[DATA SECTION]
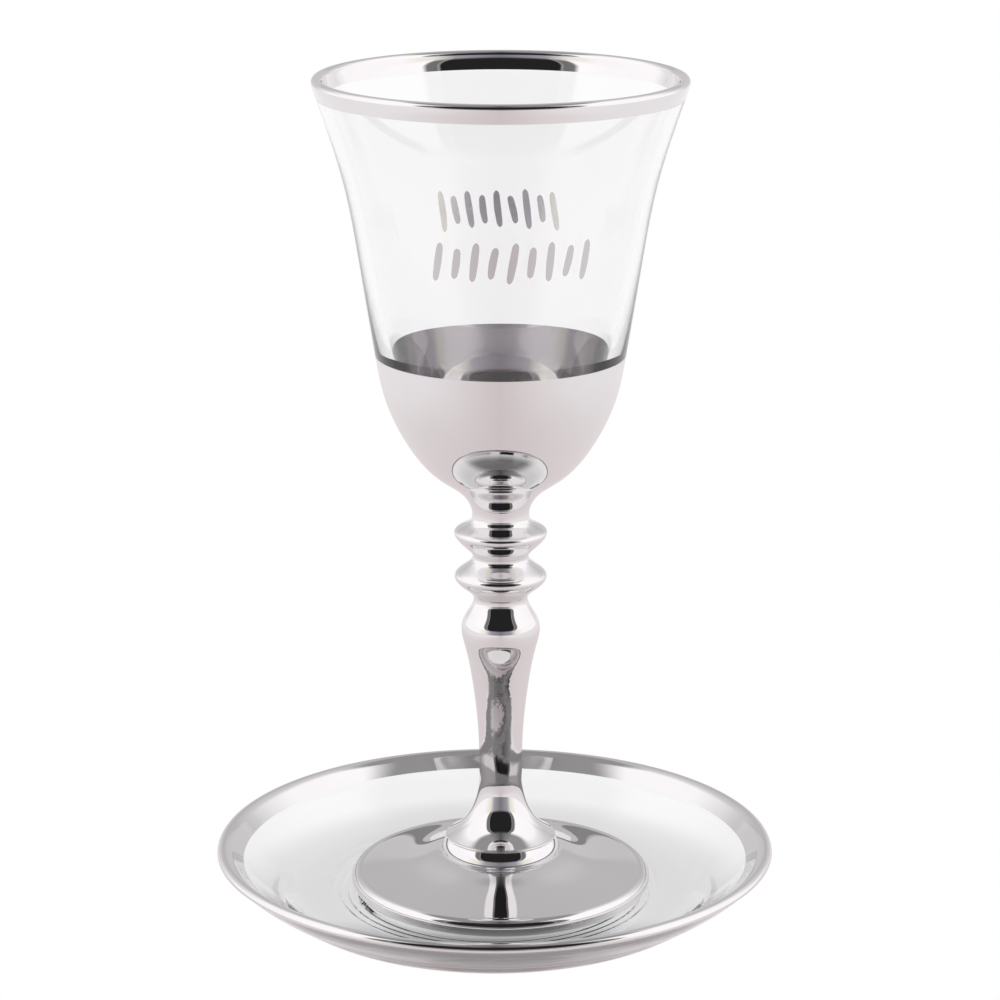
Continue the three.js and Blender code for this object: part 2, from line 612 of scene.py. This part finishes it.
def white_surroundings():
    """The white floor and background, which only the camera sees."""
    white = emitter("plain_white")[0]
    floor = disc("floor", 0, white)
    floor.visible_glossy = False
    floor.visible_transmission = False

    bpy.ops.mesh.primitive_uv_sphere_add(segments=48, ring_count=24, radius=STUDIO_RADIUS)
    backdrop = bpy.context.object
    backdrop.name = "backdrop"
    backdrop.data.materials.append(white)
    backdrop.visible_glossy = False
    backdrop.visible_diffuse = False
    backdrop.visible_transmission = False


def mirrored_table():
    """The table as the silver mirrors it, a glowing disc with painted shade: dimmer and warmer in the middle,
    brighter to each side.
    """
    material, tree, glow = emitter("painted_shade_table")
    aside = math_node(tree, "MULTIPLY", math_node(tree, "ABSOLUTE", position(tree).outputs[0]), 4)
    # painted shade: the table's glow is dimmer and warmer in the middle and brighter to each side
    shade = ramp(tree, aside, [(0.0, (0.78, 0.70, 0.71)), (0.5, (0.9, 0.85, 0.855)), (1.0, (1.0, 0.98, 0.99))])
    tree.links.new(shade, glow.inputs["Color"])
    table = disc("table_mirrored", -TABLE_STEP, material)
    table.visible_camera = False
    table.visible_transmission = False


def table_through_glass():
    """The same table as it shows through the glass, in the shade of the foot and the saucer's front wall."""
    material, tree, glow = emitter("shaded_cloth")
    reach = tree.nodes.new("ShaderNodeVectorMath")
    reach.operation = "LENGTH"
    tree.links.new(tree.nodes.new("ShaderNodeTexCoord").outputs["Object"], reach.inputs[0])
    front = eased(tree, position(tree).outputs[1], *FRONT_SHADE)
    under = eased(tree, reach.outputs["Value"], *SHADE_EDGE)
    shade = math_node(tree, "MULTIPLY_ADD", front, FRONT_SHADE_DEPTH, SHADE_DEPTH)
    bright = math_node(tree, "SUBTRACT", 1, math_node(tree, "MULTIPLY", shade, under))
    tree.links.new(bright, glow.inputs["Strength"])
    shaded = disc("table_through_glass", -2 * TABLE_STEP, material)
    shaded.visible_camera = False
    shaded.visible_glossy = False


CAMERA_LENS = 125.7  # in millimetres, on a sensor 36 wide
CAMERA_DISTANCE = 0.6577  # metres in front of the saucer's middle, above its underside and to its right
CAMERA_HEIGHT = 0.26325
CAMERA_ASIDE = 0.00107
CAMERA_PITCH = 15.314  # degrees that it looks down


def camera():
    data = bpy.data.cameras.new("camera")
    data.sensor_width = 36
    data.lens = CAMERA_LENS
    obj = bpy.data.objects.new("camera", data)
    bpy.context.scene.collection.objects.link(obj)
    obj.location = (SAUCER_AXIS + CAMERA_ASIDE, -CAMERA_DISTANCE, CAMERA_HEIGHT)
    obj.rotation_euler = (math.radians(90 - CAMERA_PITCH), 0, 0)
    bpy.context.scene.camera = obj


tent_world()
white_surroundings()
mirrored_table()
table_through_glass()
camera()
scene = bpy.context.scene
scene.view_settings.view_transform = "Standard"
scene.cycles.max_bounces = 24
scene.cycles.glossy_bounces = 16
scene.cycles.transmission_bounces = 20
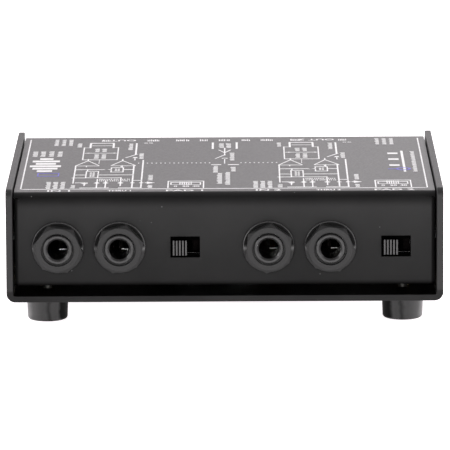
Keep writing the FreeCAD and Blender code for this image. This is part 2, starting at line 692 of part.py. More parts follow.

[WHAT IS BEING ASKED] All of the material must be reproduced exactly.

[RESPONSE]
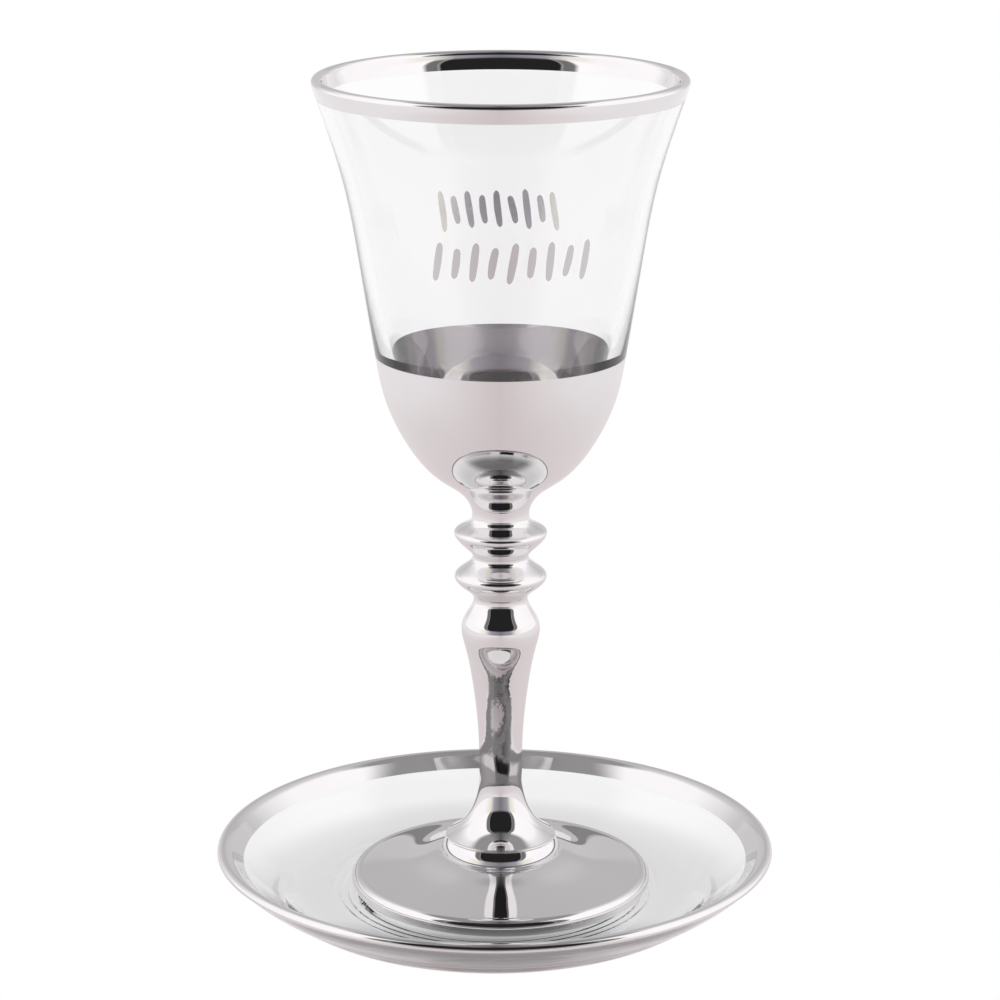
Continue the three.js and Blender code for this object: part 2, from line 612 of scene.py. This part finishes it.
def white_surroundings():
    """The white floor and background, which only the camera sees."""
    white = emitter("plain_white")[0]
    floor = disc("floor", 0, white)
    floor.visible_glossy = False
    floor.visible_transmission = False

    bpy.ops.mesh.primitive_uv_sphere_add(segments=48, ring_count=24, radius=STUDIO_RADIUS)
    backdrop = bpy.context.object
    backdrop.name = "backdrop"
    backdrop.data.materials.append(white)
    backdrop.visible_glossy = False
    backdrop.visible_diffuse = False
    backdrop.visible_transmission = False


def mirrored_table():
    """The table as the silver mirrors it, a glowing disc with painted shade: dimmer and warmer in the middle,
    brighter to each side.
    """
    material, tree, glow = emitter("painted_shade_table")
    aside = math_node(tree, "MULTIPLY", math_node(tree, "ABSOLUTE", position(tree).outputs[0]), 4)
    # painted shade: the table's glow is dimmer and warmer in the middle and brighter to each side
    shade = ramp(tree, aside, [(0.0, (0.78, 0.70, 0.71)), (0.5, (0.9, 0.85, 0.855)), (1.0, (1.0, 0.98, 0.99))])
    tree.links.new(shade, glow.inputs["Color"])
    table = disc("table_mirrored", -TABLE_STEP, material)
    table.visible_camera = False
    table.visible_transmission = False


def table_through_glass():
    """The same table as it shows through the glass, in the shade of the foot and the saucer's front wall."""
    material, tree, glow = emitter("shaded_cloth")
    reach = tree.nodes.new("ShaderNodeVectorMath")
    reach.operation = "LENGTH"
    tree.links.new(tree.nodes.new("ShaderNodeTexCoord").outputs["Object"], reach.inputs[0])
    front = eased(tree, position(tree).outputs[1], *FRONT_SHADE)
    under = eased(tree, reach.outputs["Value"], *SHADE_EDGE)
    shade = math_node(tree, "MULTIPLY_ADD", front, FRONT_SHADE_DEPTH, SHADE_DEPTH)
    bright = math_node(tree, "SUBTRACT", 1, math_node(tree, "MULTIPLY", shade, under))
    tree.links.new(bright, glow.inputs["Strength"])
    shaded = disc("table_through_glass", -2 * TABLE_STEP, material)
    shaded.visible_camera = False
    shaded.visible_glossy = False


CAMERA_LENS = 125.7  # in millimetres, on a sensor 36 wide
CAMERA_DISTANCE = 0.6577  # metres in front of the saucer's middle, above its underside and to its right
CAMERA_HEIGHT = 0.26325
CAMERA_ASIDE = 0.00107
CAMERA_PITCH = 15.314  # degrees that it looks down


def camera():
    data = bpy.data.cameras.new("camera")
    data.sensor_width = 36
    data.lens = CAMERA_LENS
    obj = bpy.data.objects.new("camera", data)
    bpy.context.scene.collection.objects.link(obj)
    obj.location = (SAUCER_AXIS + CAMERA_ASIDE, -CAMERA_DISTANCE, CAMERA_HEIGHT)
    obj.rotation_euler = (math.radians(90 - CAMERA_PITCH), 0, 0)
    bpy.context.scene.camera = obj


tent_world()
white_surroundings()
mirrored_table()
table_through_glass()
camera()
scene = bpy.context.scene
scene.view_settings.view_transform = "Standard"
scene.cycles.max_bounces = 24
scene.cycles.glossy_bounces = 16
scene.cycles.transmission_bounces = 20
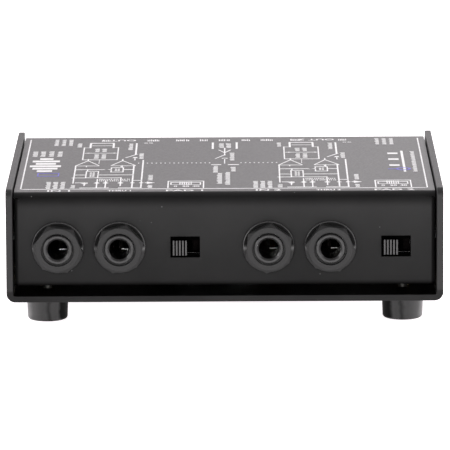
Keep writing the FreeCAD and Blender code for this image. This is part 2, starting at line 692 of part.py. More parts follow.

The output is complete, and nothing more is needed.